Soit, dans le cas de cocktails à base d’alcools purs, comme la vodka ou le gin, on réduit la dose de moitié et on rééquilibre avec des diluants, tels que l’eau pétillante, les jus ou les agrumes. Mais cette deuxième option ne fonctionne que sur des cocktails frais, comme le mojito, le Bloody Mary ou le gin tonic ; pas sur les cocktails secs, dont l’alcool est l’élément-clé.

Impensable de concevoir un Old fashioned faible en alcool, donc ?

Ça n’aurait aucun sens. Pas plus qu’un Dry Martini ou un Manhattan. Prenez le Long Island, par exemple, réalisé à base de cinq alcools blancs et d’une touche de coca. Pour diminuer sa teneur en alcool, il faudrait allonger le mélange avec du soda. Or, la vocation d’un Long Island, c’est d’être corsé et de faire tourner la tête. Ce serait contradictoire.

Le low alcohol, c’est diététique ?

Oui, du moins si l’alcool n’est pas remplacé par des sirops ou des sodas sucrés. Et c’est pour cette raison qu’il séduit aussi un public féminin : en règle générale, les femmes font plus attention aux calories à l’heure de l’apéro et sont plus sensibles à ce fameux “Boire ou conduire”. Mais au-delà de cette notion de genre, le low alcohol s’impose surtout comme un vrai bon plan pour déguster une boisson fraîche en journée ou sous le soleil, sans perdre la tête. L’Aperol Spritz, qui fait fureur chez nous depuis quatre ans, séduit d’ailleurs pas mal d’hommes !

La diminution d’alcool dans un cocktail s’accompagne-t-elle d’une diminution de son prix ?

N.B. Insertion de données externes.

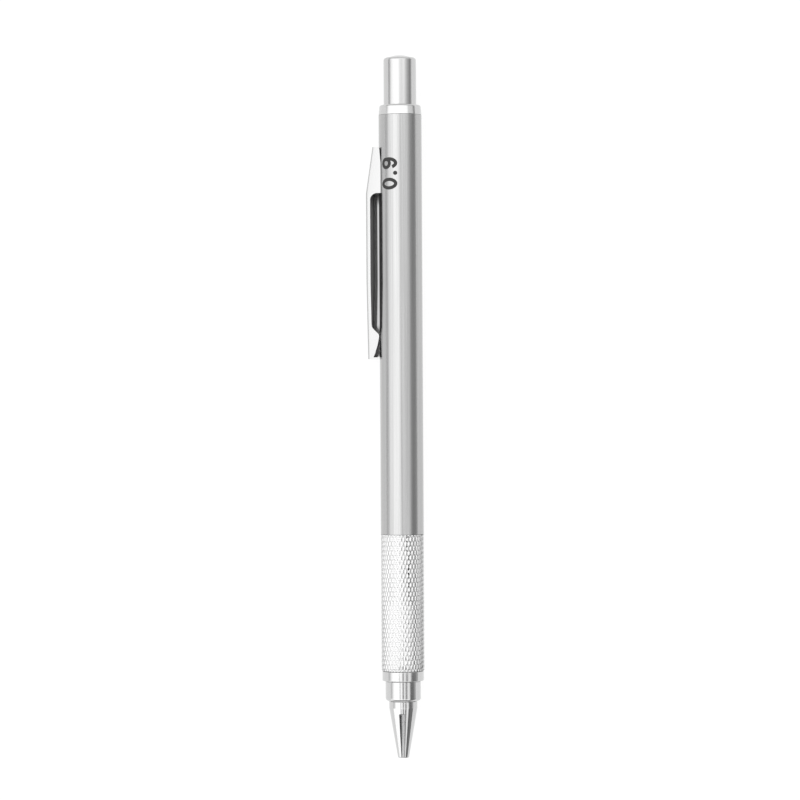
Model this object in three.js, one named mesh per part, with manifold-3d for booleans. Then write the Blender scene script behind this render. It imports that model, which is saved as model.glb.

Non et c’est évidemment un intérêt supplémentaire pour les établissements. Là où le cocktail classique se vend environ douze euros à Bruxelles, le low cocktail s’affiche à la carte à dix euros minimum. Le client paie quasiment le même prix pour un verre moins fourni en alcool premium et il en commandera probablement plusieurs, toujours selon cette idée de dégustation.